WORK INSTRUCTIONS:
Extract every line below, verbatim.

[Rows from a 3D modeling dataset]
== == ==

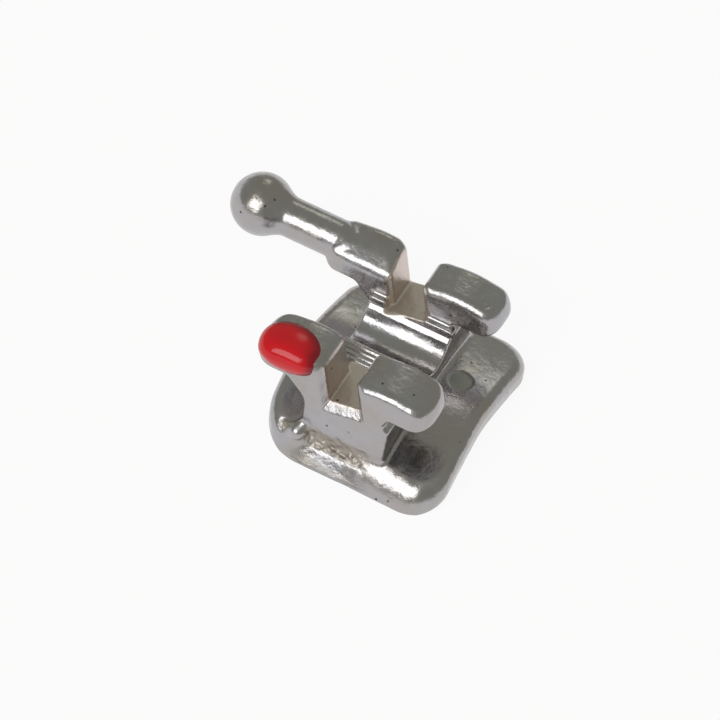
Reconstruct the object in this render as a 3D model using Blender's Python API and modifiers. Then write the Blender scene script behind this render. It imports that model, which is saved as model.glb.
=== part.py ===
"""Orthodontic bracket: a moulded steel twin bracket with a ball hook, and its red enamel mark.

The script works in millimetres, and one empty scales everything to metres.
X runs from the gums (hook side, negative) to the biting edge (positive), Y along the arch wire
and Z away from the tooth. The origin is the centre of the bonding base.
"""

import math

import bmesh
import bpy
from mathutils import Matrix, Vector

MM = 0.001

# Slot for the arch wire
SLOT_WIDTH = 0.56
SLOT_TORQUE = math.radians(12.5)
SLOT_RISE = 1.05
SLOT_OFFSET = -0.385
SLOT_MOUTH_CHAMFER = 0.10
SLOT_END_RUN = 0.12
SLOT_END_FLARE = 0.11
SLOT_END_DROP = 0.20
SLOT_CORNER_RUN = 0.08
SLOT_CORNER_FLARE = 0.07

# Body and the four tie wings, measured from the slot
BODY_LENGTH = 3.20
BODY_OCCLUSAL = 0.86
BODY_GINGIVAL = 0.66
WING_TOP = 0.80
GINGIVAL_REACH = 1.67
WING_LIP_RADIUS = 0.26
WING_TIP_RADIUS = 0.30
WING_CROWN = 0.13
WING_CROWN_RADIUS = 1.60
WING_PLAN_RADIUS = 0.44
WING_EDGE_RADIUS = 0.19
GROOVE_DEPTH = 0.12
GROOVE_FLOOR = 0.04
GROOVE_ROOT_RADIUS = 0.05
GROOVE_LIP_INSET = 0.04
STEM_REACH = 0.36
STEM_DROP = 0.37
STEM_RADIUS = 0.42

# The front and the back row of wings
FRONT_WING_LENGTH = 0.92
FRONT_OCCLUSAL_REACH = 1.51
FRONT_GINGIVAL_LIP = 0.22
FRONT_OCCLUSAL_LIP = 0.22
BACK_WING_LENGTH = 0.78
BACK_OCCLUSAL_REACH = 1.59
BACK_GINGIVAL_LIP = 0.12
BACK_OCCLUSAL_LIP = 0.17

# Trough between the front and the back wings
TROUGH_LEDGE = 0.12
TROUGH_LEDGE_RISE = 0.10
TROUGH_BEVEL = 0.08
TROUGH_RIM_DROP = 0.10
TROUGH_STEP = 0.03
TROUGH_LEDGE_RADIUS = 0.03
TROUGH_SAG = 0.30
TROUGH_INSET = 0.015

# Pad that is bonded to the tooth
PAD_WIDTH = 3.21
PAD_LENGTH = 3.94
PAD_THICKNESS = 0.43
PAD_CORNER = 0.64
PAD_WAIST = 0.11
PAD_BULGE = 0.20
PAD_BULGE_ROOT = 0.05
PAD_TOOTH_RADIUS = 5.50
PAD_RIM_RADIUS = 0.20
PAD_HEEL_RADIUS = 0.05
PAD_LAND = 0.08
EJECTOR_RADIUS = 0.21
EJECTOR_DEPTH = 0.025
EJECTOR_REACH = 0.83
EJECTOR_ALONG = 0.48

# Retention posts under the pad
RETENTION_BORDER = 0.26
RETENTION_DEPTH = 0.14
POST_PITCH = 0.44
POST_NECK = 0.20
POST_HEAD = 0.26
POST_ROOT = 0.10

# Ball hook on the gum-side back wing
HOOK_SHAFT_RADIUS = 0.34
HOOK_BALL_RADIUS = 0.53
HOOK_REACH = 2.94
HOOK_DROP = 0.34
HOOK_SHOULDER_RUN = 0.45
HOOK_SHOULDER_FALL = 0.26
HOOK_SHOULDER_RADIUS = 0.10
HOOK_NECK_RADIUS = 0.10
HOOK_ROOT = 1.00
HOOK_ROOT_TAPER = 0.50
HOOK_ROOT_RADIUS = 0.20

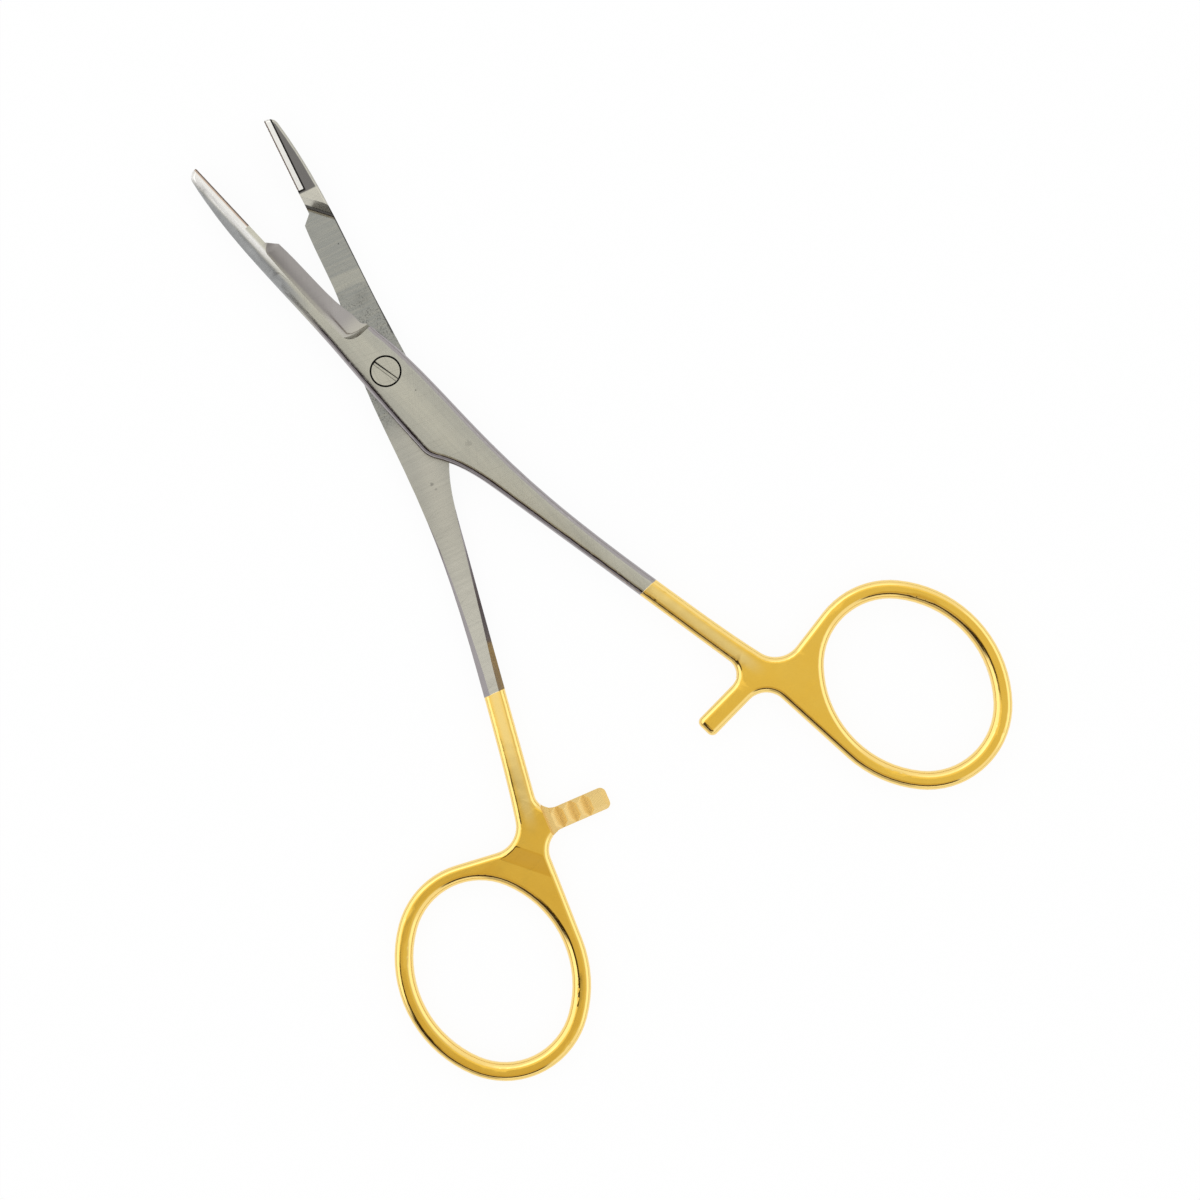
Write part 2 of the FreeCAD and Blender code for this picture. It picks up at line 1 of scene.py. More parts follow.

== == ==

EXERCISE OUTPUT:
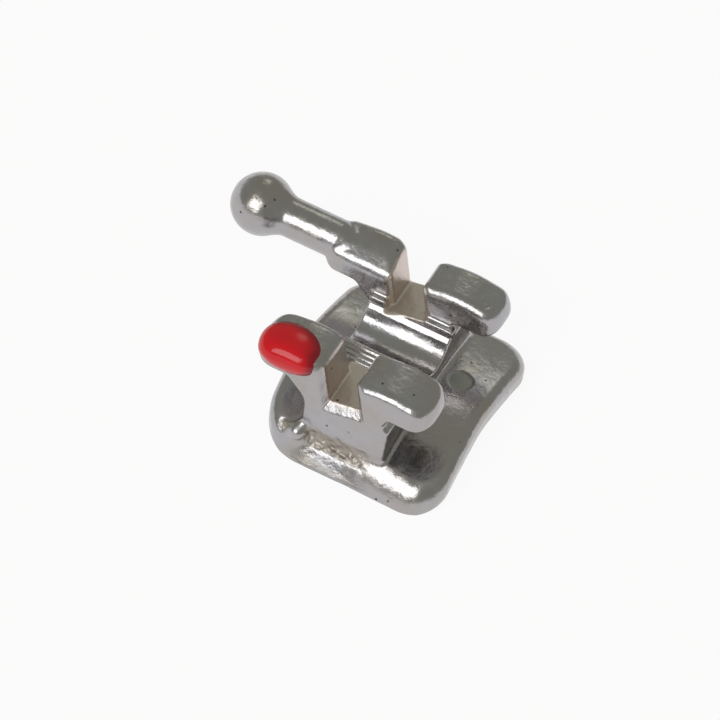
Reconstruct the object in this render as a 3D model using Blender's Python API and modifiers. Then write the Blender scene script behind this render. It imports that model, which is saved as model.glb.
=== part.py ===
"""Orthodontic bracket: a moulded steel twin bracket with a ball hook, and its red enamel mark.

The script works in millimetres, and one empty scales everything to metres.
X runs from the gums (hook side, negative) to the biting edge (positive), Y along the arch wire
and Z away from the tooth. The origin is the centre of the bonding base.
"""

import math

import bmesh
import bpy
from mathutils import Matrix, Vector

MM = 0.001

# Slot for the arch wire
SLOT_WIDTH = 0.56
SLOT_TORQUE = math.radians(12.5)
SLOT_RISE = 1.05
SLOT_OFFSET = -0.385
SLOT_MOUTH_CHAMFER = 0.10
SLOT_END_RUN = 0.12
SLOT_END_FLARE = 0.11
SLOT_END_DROP = 0.20
SLOT_CORNER_RUN = 0.08
SLOT_CORNER_FLARE = 0.07

# Body and the four tie wings, measured from the slot
BODY_LENGTH = 3.20
BODY_OCCLUSAL = 0.86
BODY_GINGIVAL = 0.66
WING_TOP = 0.80
GINGIVAL_REACH = 1.67
WING_LIP_RADIUS = 0.26
WING_TIP_RADIUS = 0.30
WING_CROWN = 0.13
WING_CROWN_RADIUS = 1.60
WING_PLAN_RADIUS = 0.44
WING_EDGE_RADIUS = 0.19
GROOVE_DEPTH = 0.12
GROOVE_FLOOR = 0.04
GROOVE_ROOT_RADIUS = 0.05
GROOVE_LIP_INSET = 0.04
STEM_REACH = 0.36
STEM_DROP = 0.37
STEM_RADIUS = 0.42

# The front and the back row of wings
FRONT_WING_LENGTH = 0.92
FRONT_OCCLUSAL_REACH = 1.51
FRONT_GINGIVAL_LIP = 0.22
FRONT_OCCLUSAL_LIP = 0.22
BACK_WING_LENGTH = 0.78
BACK_OCCLUSAL_REACH = 1.59
BACK_GINGIVAL_LIP = 0.12
BACK_OCCLUSAL_LIP = 0.17

# Trough between the front and the back wings
TROUGH_LEDGE = 0.12
TROUGH_LEDGE_RISE = 0.10
TROUGH_BEVEL = 0.08
TROUGH_RIM_DROP = 0.10
TROUGH_STEP = 0.03
TROUGH_LEDGE_RADIUS = 0.03
TROUGH_SAG = 0.30
TROUGH_INSET = 0.015

# Pad that is bonded to the tooth
PAD_WIDTH = 3.21
PAD_LENGTH = 3.94
PAD_THICKNESS = 0.43
PAD_CORNER = 0.64
PAD_WAIST = 0.11
PAD_BULGE = 0.20
PAD_BULGE_ROOT = 0.05
PAD_TOOTH_RADIUS = 5.50
PAD_RIM_RADIUS = 0.20
PAD_HEEL_RADIUS = 0.05
PAD_LAND = 0.08
EJECTOR_RADIUS = 0.21
EJECTOR_DEPTH = 0.025
EJECTOR_REACH = 0.83
EJECTOR_ALONG = 0.48

# Retention posts under the pad
RETENTION_BORDER = 0.26
RETENTION_DEPTH = 0.14
POST_PITCH = 0.44
POST_NECK = 0.20
POST_HEAD = 0.26
POST_ROOT = 0.10

# Ball hook on the gum-side back wing
HOOK_SHAFT_RADIUS = 0.34
HOOK_BALL_RADIUS = 0.53
HOOK_REACH = 2.94
HOOK_DROP = 0.34
HOOK_SHOULDER_RUN = 0.45
HOOK_SHOULDER_FALL = 0.26
HOOK_SHOULDER_RADIUS = 0.10
HOOK_NECK_RADIUS = 0.10
HOOK_ROOT = 1.00
HOOK_ROOT_TAPER = 0.50
HOOK_ROOT_RADIUS = 0.20

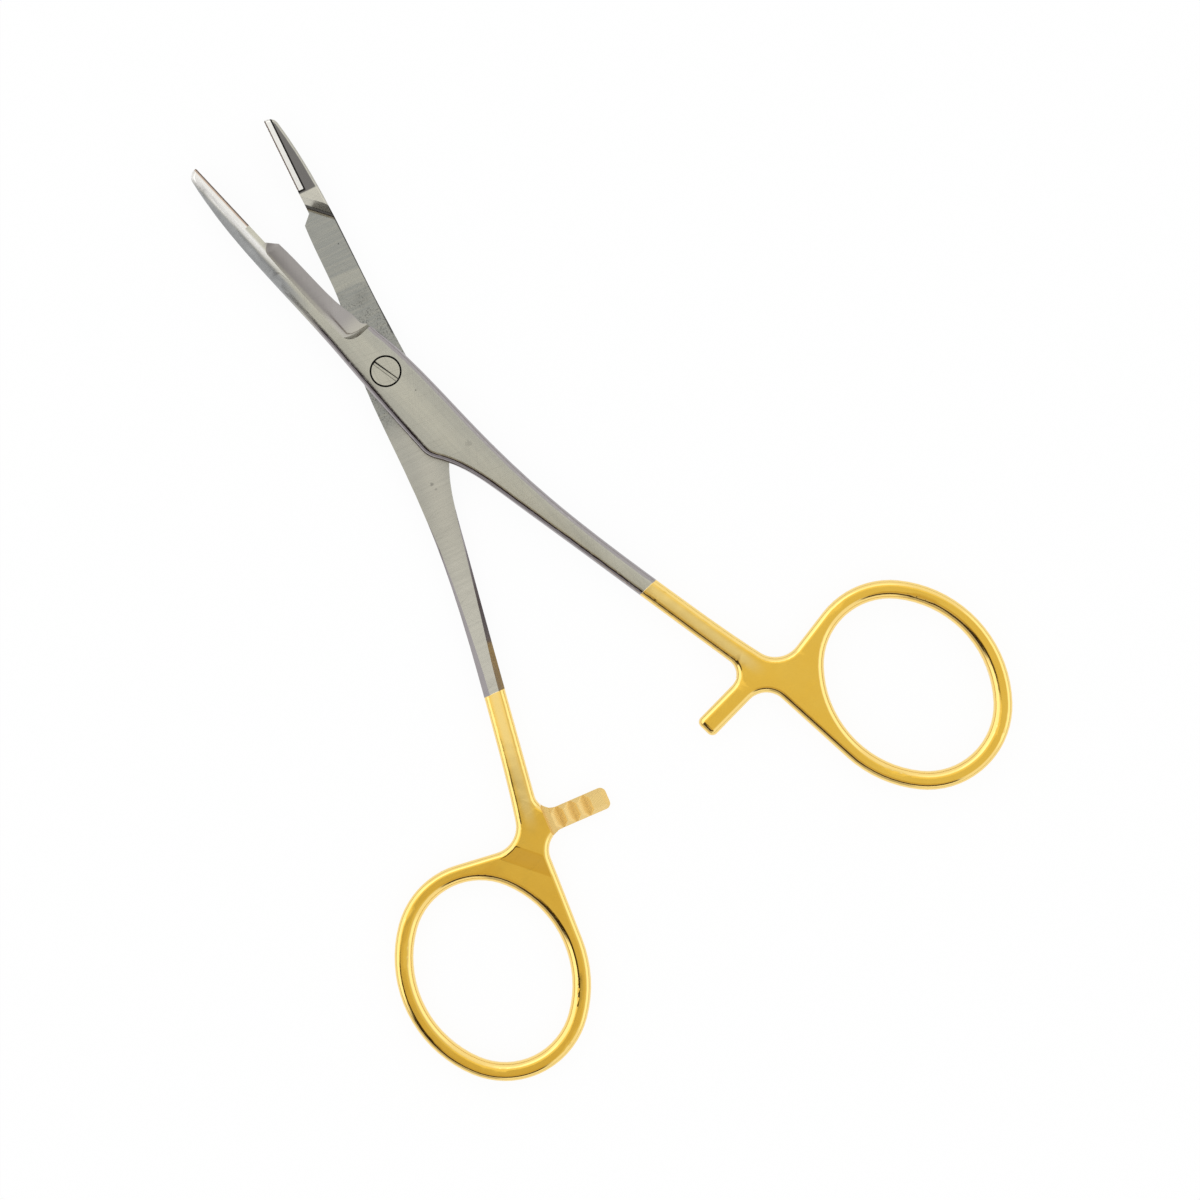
Write part 2 of the FreeCAD and Blender code for this picture. It picks up at line 1 of scene.py. More parts follow.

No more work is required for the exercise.